Also, this post is going to be a bit of a text wall becuase there's some construction going on in my room/Office and I am typing this on the Blogger app on my IPad, which kinda sucks for adding pictures and such. So, yeah, sorry about that.
Anyway, for those who don't know, the first book in this series is entitled, "A Wizard of Earthsea," which was originally published in 1968. To simplify, the story is about a young man named Ged, later known to the world as Sparrowhawk, who at an early age is shown to be strongly gifted in magic and is trained as a Mage, first by his Aunt. Then by Mage living on the same Island named, Ogion, who teaches him about the balance (basically the idea that magic can go against the course of nature) and then finally he is sent to the Wizard School on the Island of Roke. There he thrives, excelling in all of his studies, and is admired by his fellow students and teachers alike. He becomes powerful, proud, arrogent. And it's arrogance, as it so offten does, that gets him into trouble. One night, in response to a rivals challenge, he casts a spell that accidentally rips apart the fabric of reality and unleashes a shadow monster from the realm of the dead, that attacks him and scars his face. Although he survives, and the rip he created is closed by the Mages that run the school. The creature escapes into the world and starts hunting Ged. The rest of the book deals with Ged trying to get away from this thing.
The closest modern, and most obvious, parallel I can think of are the Harry Potter Books, but even that's is a poor comparison. Becuase while both books deal with magic and sorcerer, that's where the simalarites end. Ged isn't some special chosen hero like Harry, he's just a normal boy who happens to be really gifted with magic and has something of a superiority complex. And while one could make the argument that Ged is something of a Mary Sue becuase of this (I mean he turns back an invading army before he ever meets Ogion for goodness sake) I actually think that this is one instance in where this makes him work as a character. The overarching theme of this book (and probably the entire series) is "Finding yourself"(AKA a coming of age story), And the pompous arrogance and seeming perfection that Ged shows in the early chapters makes his humbling and subsequent journey all the more poinant. It's a powerful message to send, particularly for the Young Adult audience that the books were targeting. It also explains why Ged is largely absent from the second book.
Yeah, in the second book, 'The Tomb of Atuan', Ged dosen't even show up until half-way through the book. The first book was an open and shut self-contained story, at least in my opinion, and Ged's character development is more or less complete by the end of it. Realizing this, Le Guin introduced a new main character, a girl named Tenar, who is basically kidnapped by one of the major religious institutions of this universe and dedicated as its new high priestess. There, she is forcibly isolated and brainwashed into this faiths evil ways, and even orders prisoners to be executed via starvation and thrown into the massive Underground Labyrinth inhabitaed by the dark beings known as the "Nameless Ones." You can probably see where this is going, and you would be correct in assuming that she manages to break free of all of that with Ged's help.
Thematically, Tomb of Atuan kinda dose retread the same ground as A Wizard of Earthsea, namely, it's another coming of age story, with Ged in the role of Mentor rather than hero.

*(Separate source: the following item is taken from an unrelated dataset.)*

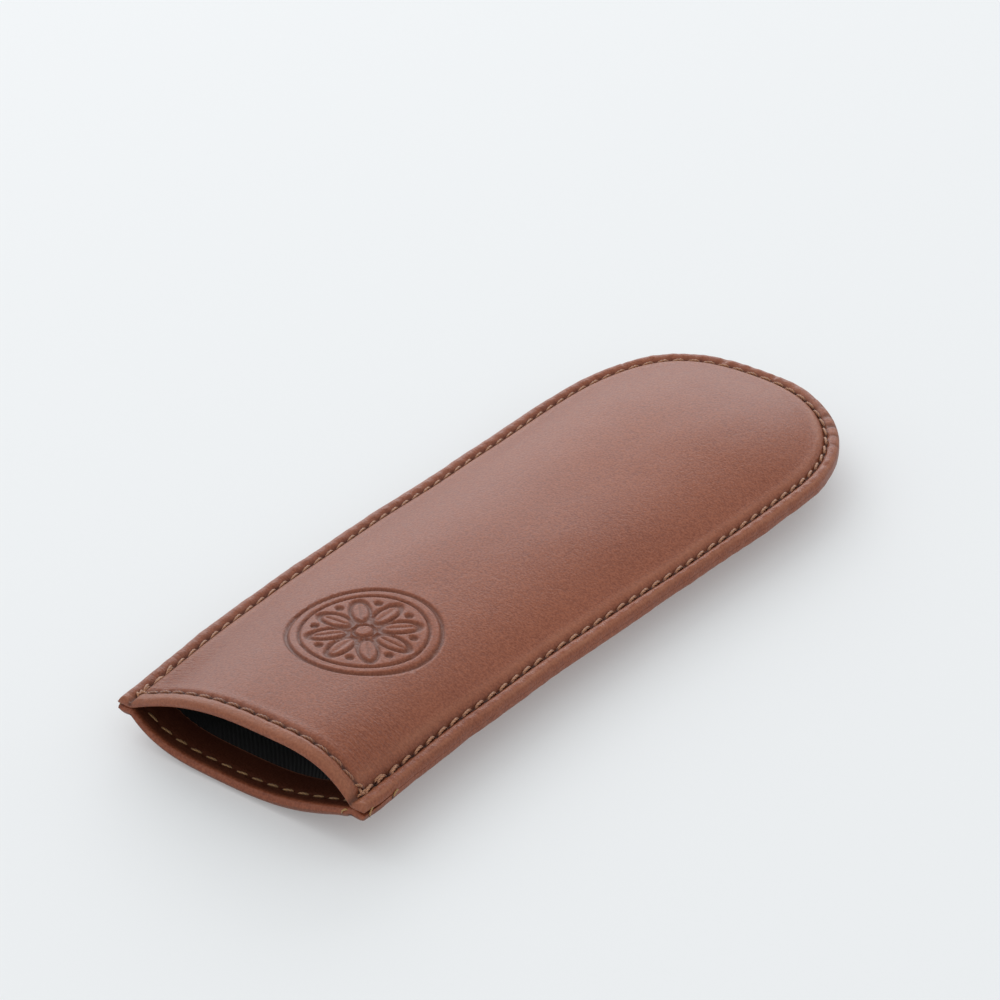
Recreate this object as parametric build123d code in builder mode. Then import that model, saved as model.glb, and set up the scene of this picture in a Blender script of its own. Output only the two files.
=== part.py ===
from build123d import *
import os
from math import cos, exp, hypot, pi, sin

os.makedirs("parts", exist_ok=True)

# A leather sleeve for one capped fountain pen, lying on its lower panel.
# X runs across it, Y from the mouth (-Y) to the closed round end (+Y), Z up.
# The origin is under the middle of the sleeve, on the surface it lies on.

# Whole sleeve
length = 162.0
mouth_y = -length / 2
seam_height = 7.5  # the plane where the two halves meet
half_rim = 1.7  # one half's thickness at the stitched rim

# Plan of the perimeter stitch line
seam_inset = 3.0  # stitch line to outer edge
mouth_seam_y = mouth_y + seam_inset
tip_y = length / 2 - seam_inset
mouth_half_width = 24.4
widest_half_width = 28.7
widest_y = 40.0
taper_power = 1.5
end_power = 2.5
side_steps = 8
end_steps = 14

# Crown of the upper panel and belly of the lower one, measured from the rim
body_crown = 5.2
lip_crown = 6.8
lip_crown_reach = 22.0  # how far the raised lip fades into the body
belly_drop = 6.2  # a little more than the room below, so the belly lies flat
lip_lift = 1.25  # the lower lip stays this much shallower, so its stitches clear the table
lip_lift_reach = 10.0
crease_fullness = 0.92  # the panels leave the rim about 0.9 inside the stitch line

# Layers of one half, as depths below its outer face
skin_depth = 0.85
turn_in_depth = 1.30  # skin and skived turn-in round the sides and end
lining_back = 1.32
pocket_depth = 1.68  # inner face of the lining, and of the unskived hem at the mouth
glue_gap = 0.02
turn_in_width = 8.5
board_clearance = 0.3
lining_inset = 1.5

# Stitches
stitch_pitch = 3.3
thread_size = 0.56
needle_hole = 0.70
stitch_slant = 0.28  # each stitch leans by this much at both ends
stitch_end_gap = 0.25
stitch_bend = 0.45
stitch_lift = 0.38  # thread centre above the leather
hole_top = 0.5
rim_leg = half_rim - 0.05
lip_leg = pocket_depth / 2 - 0.05
mouth_seam_end = 2.2  # the lip seam stops this far short of the perimeter seam

# Blind-stamped rings and rosette
stamp_y = -46.7
stamp_depth = 0.25
stamp_radius = 14.2
petal_count = 8

# Sizes used only to cut and trim
tall = 30.0
overrun = 14.0
surface_half_x = 40.0
surface_steps_x = 48
surface_steps_y = 60
nudge = 0.01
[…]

Although he doesn't teach Tenar any magic, he shows her something more valuable, how to be herself. With that said, I do have to say that it is the weaker of the two books, mostly becuase I didn't really get much of a sense that Tenar was basically a hostage. Supposedly, she gradually comes to accept her exsistance in this religion. But to me, it seemed like there was no gradual about it, she just kinda goes along with it and dosen't really do much of anything against it until she meets Ged. I am willing to admit that this was probably by design, though. As Tenar was taken into this faith at a very young age, and would therefore grow up without ever realizing that what she was being taught was evil. So in that sense, it not only shows her "coming of age", it also shows the dangers of blindly following something and not thinking for yourself. I also think that A Wizard of Earthsea just has a better fleshed out story than Tomb of Atuan.

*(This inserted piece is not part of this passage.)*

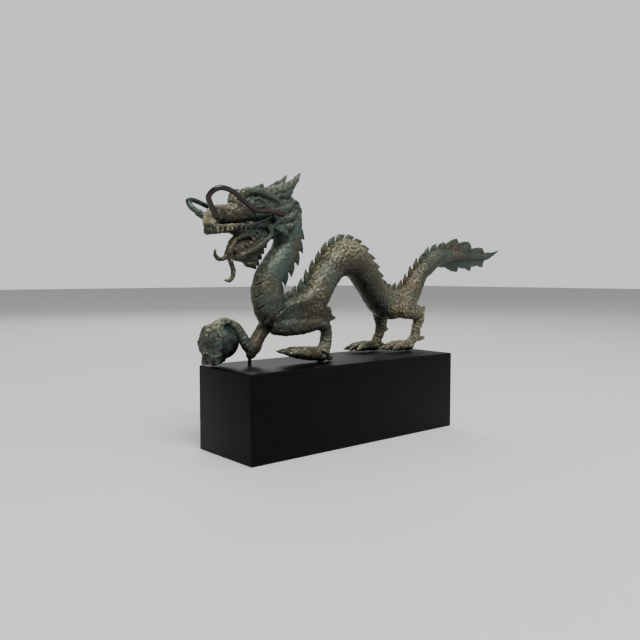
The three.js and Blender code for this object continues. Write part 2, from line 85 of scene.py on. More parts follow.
class Spine:
    """A smooth line through stations of x, y, height, half width and half depth."""

    def __init__(self, stations: Sequence[Station], side: Station = (0.0, 1.0, 0.0)) -> None:
        """Reads the stations.

        Args:
            stations: x, y and height above the soles, then one or two half sizes, in mm.
            side: the direction that the section's width keeps nearest to.
        """
        table = np.array([[*row, row[3]] if len(row) == 4 else list(row) for row in stations], float)
        self.points = table[:, :3] + np.array([0.0, 0.0, SOLE])
        self.sizes = table[:, 3:5]
        self.side = np.array(side, float)

    @staticmethod
    def _cubic(values: Array, share: Array, even: bool) -> tuple[Array, Array]:
        """Runs a Catmull-Rom curve through values.

        Args:
            values: the values at the stations.
            share: places along the curve, from 0 to 1.
            even: whether the stations count as evenly spaced.

        Returns:
            The values there and their rate of change.
        """
        last = len(values) - 1
        place = np.clip(share, 0, 1) * last
        index = np.minimum(place.astype(int), last - 1)
        w = (place - index)[:, None]
        before, after = 2 * values[0] - values[1], 2 * values[-1] - values[-2]
        padded = np.vstack([before, values, after])
        x0, x1, x2, x3 = (padded[index + k] for k in range(4))
        if even:
            start, end = 0.5 * (x2 - x0), 0.5 * (x3 - x1)
        else:
            pairs = ((x0, x1), (x1, x2), (x2, x3))
            d0, d1, d2 = (np.sqrt(np.linalg.norm(b - a, axis=1))[:, None] for a, b in pairs)
            start = ((x1 - x0) / d0 - (x2 - x0) / (d0 + d1) + (x2 - x1) / d1) * d1
            end = ((x2 - x1) / d1 - (x3 - x1) / (d1 + d2) + (x3 - x2) / d2) * d1
        c2 = 3 * (x2 - x1) - 2 * start - end
        c3 = 2 * (x1 - x2) + start + end
        return x1 + start * w + c2 * w**2 + c3 * w**3, start + 2 * c2 * w + 3 * c3 * w**2

    def sample(self, share: Array) -> Frames:
        """Gives the frames at some shares of the spine.

        Args:
            share: places along the spine, from 0 to 1.

        Returns:
            The frames, in millimetres.
        """
        centre, rate = self._cubic(self.points, share, even=False)
        along = rate / np.linalg.norm(rate, axis=1)[:, None]
        back = np.cross(along, self.side)
        back /= np.linalg.norm(back, axis=1)[:, None]
        across = np.cross(back, along)
        sizes = np.maximum(self._cubic(self.sizes, share, even=True)[0], THINNEST)
        steps = np.linalg.norm(np.diff(centre, axis=0), axis=1)
        walked = np.concatenate([[0.0], np.cumsum(steps)])
        return Frames(centre, along, back, across, sizes[:, 0], sizes[:, 1], walked)


def ramp(value: Array, start: float, end: float) -> Array:
    """Eases from 0 where a value is at start to 1 where it is at end, which may be the lower one."""
    held = np.clip((value - start) / (end - start), 0, 1)
    return held * held * (3 - 2 * held)


def bell(value: Array, centre: float, width: float) -> Array:
    """Gives a hump that is 1 where a value is at centre and fades over width on both sides."""
    return np.exp(-(((value - centre) / width) ** 2))


def add_skin(target: bmesh.types.BMesh, points: Array) -> None:
    """Adds a grid of points to a mesh as a closed skin.

    Args:
        target: the mesh that it is added to.
        points: rings of points in millimetres, each with its last point on its first.
    """
    rows, columns = points.shape[:2]
    sheet = bmesh.new()
    bmesh.ops.create_grid(sheet, x_segments=columns - 1, y_segments=rows - 1, size=1.0)
    for vert in sheet.verts:
        column = round((vert.co.x + 1) / 2 * (columns - 1))
        row = round((vert.co.y + 1) / 2 * (rows - 1))
        vert.co = Vector(points[row, column]) * MM
    bmesh.ops.remove_doubles(sheet, verts=sheet.verts, dist=WELD)
    rims = [edge for edge in sheet.edges if edge.is_boundary]
    bmesh.ops.holes_fill(sheet, edges=rims, sides=0)
    bmesh.ops.recalc_face_normals(sheet, faces=sheet.faces)
    spare = bpy.data.meshes.new("sheet")
    sheet.to_mesh(spare)
    sheet.free()
    target.from_mesh(spare)
    bpy.data.meshes.remove(spare)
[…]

With that said, however, I also think that Tenar is a better character, mostly becuase I think she's more identifyable than Ged. Ged was/is a magic prodigy with the power of the universe at his finger tips who gets humbled by his own hubris, Where as Tenar is more of an "Every man/woman" whose story is realalistic enough that everyone can identify with it more easily. At least in my opinion.

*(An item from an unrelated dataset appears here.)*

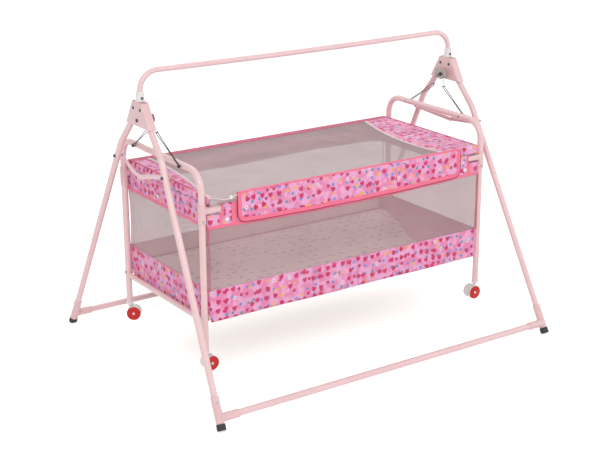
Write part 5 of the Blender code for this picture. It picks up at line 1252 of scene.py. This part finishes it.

There are plenty more to these books that I'm not touching on here. I know that I have't talked about the magic system in this universe, nor the power of names concept, or even Le Guin's prose style (which I still haven't made up my mind about). But that's ok, I only wanted to give my first impression about the series so far. And overall, I like it. And can't wait to see how it will play out. If you have the chance, yeah, check this one out.
And with that, I'm out. See you all later.